▶ _Brief_
Please quote exactly the lines below from the line containing "STEEL, boardScrew(x, z)));" to the line containing "cad_parts[node].hide_render = cad_parts[node].hide_viewport", both lines included, and nothing else.

────

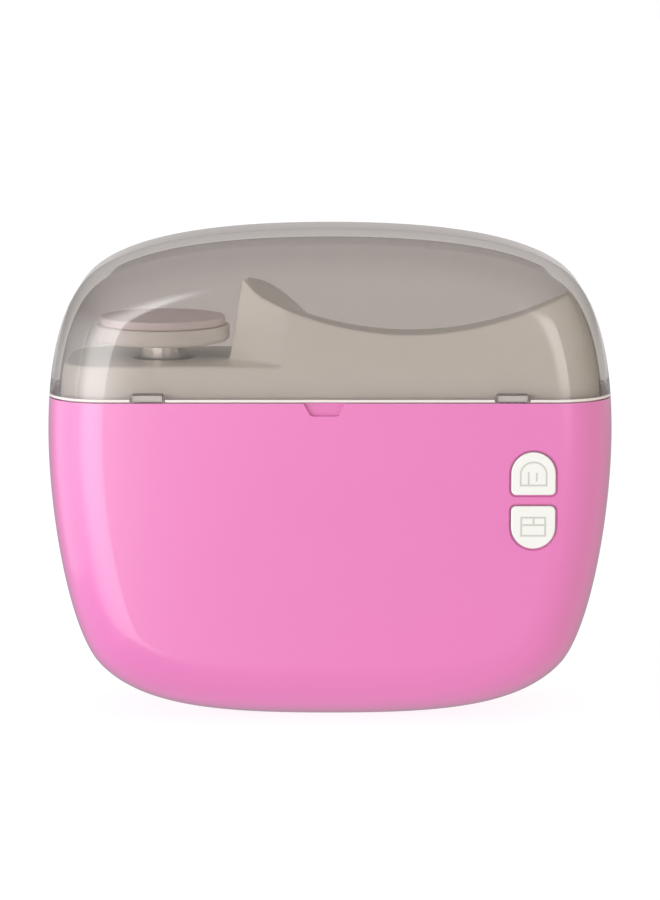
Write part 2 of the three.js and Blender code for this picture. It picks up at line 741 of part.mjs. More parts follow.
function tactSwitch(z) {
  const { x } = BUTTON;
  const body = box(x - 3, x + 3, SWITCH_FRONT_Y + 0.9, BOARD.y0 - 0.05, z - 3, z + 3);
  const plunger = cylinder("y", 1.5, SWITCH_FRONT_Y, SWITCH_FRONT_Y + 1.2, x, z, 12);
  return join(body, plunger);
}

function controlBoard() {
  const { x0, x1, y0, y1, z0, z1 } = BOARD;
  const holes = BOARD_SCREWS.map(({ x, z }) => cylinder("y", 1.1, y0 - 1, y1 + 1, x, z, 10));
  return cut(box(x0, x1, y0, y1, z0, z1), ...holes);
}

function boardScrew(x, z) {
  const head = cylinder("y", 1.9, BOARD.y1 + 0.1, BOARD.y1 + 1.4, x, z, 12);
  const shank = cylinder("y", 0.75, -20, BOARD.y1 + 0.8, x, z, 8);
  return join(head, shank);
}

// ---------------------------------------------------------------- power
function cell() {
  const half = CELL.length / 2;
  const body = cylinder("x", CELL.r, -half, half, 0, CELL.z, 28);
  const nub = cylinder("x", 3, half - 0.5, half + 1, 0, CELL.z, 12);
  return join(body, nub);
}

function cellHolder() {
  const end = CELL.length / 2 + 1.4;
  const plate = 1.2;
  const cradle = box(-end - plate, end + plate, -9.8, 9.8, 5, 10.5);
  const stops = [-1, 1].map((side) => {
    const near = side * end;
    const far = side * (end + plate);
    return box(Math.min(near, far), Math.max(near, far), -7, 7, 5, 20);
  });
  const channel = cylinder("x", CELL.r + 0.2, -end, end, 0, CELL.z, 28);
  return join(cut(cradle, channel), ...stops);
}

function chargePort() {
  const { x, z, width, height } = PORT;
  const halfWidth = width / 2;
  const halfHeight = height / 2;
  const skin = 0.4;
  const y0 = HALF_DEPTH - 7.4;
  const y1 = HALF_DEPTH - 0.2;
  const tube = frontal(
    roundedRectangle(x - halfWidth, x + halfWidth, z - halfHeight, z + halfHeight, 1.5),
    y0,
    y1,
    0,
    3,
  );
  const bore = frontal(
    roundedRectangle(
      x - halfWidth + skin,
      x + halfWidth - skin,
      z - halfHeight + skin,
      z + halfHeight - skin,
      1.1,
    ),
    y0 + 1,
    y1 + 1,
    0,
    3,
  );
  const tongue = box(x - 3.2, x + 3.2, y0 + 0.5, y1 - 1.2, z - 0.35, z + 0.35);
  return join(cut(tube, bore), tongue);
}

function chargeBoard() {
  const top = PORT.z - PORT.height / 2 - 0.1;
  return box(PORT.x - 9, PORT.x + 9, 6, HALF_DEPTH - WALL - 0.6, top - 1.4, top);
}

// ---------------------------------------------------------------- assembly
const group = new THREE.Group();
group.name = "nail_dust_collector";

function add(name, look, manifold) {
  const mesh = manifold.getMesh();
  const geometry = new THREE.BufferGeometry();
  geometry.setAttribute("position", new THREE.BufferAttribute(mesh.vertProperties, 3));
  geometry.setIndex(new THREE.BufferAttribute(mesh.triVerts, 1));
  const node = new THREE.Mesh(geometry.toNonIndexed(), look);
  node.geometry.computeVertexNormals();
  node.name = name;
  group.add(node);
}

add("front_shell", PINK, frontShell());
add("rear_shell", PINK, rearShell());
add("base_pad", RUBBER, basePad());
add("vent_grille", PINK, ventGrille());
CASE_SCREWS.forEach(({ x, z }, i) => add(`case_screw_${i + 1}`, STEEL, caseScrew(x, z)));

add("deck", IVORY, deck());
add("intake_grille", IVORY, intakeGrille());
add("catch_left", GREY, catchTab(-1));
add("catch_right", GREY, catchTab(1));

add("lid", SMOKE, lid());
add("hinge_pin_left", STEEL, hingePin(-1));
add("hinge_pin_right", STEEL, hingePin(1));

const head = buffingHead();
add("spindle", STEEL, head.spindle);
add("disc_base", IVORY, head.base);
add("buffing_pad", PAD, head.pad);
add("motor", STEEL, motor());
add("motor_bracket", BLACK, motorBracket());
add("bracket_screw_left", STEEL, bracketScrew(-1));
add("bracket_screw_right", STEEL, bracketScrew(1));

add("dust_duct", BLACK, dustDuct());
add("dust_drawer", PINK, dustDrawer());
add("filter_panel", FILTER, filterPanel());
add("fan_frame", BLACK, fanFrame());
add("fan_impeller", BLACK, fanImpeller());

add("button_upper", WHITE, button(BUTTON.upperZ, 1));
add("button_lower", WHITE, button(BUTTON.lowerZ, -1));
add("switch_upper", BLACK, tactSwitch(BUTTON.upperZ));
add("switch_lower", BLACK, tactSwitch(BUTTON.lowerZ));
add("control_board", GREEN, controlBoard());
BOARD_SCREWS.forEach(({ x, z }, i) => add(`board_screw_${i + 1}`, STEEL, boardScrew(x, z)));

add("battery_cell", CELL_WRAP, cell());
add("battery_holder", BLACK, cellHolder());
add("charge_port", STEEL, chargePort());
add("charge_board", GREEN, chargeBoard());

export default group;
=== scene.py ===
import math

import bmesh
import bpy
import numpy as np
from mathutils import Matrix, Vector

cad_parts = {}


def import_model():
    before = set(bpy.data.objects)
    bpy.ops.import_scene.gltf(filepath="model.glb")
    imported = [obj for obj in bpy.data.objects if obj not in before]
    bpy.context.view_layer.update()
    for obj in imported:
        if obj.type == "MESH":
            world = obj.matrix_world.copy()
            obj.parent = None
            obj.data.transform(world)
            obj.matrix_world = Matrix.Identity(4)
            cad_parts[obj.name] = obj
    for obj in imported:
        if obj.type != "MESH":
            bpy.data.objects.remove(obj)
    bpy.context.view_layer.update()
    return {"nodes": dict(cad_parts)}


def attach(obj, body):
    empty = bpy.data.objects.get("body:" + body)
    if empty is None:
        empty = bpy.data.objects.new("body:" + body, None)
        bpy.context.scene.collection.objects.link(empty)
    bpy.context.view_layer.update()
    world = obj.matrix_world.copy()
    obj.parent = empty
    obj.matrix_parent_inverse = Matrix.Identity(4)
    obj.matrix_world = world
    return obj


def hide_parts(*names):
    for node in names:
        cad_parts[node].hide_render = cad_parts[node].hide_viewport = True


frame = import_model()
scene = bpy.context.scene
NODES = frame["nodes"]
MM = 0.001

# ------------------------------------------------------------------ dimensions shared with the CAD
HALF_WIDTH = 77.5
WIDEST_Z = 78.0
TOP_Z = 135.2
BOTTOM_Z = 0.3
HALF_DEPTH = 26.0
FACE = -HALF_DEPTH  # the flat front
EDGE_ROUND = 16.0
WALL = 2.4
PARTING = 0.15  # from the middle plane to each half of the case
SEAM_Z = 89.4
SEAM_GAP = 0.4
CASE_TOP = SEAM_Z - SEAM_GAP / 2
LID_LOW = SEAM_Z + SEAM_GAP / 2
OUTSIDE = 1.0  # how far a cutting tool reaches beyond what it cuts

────

▶ _The output_
BOARD_SCREWS.forEach(({ x, z }, i) => add(`board_screw_${i + 1}`, STEEL, boardScrew(x, z)));

add("battery_cell", CELL_WRAP, cell());
add("battery_holder", BLACK, cellHolder());
add("charge_port", STEEL, chargePort());
add("charge_board", GREEN, chargeBoard());

export default group;
=== scene.py ===
import math

import bmesh
import bpy
import numpy as np
from mathutils import Matrix, Vector

cad_parts = {}


def import_model():
    before = set(bpy.data.objects)
    bpy.ops.import_scene.gltf(filepath="model.glb")
    imported = [obj for obj in bpy.data.objects if obj not in before]
    bpy.context.view_layer.update()
    for obj in imported:
        if obj.type == "MESH":
            world = obj.matrix_world.copy()
            obj.parent = None
            obj.data.transform(world)
            obj.matrix_world = Matrix.Identity(4)
            cad_parts[obj.name] = obj
    for obj in imported:
        if obj.type != "MESH":
            bpy.data.objects.remove(obj)
    bpy.context.view_layer.update()
    return {"nodes": dict(cad_parts)}


def attach(obj, body):
    empty = bpy.data.objects.get("body:" + body)
    if empty is None:
        empty = bpy.data.objects.new("body:" + body, None)
        bpy.context.scene.collection.objects.link(empty)
    bpy.context.view_layer.update()
    world = obj.matrix_world.copy()
    obj.parent = empty
    obj.matrix_parent_inverse = Matrix.Identity(4)
    obj.matrix_world = world
    return obj


def hide_parts(*names):
    for node in names:
        cad_parts[node].hide_render = cad_parts[node].hide_viewport = True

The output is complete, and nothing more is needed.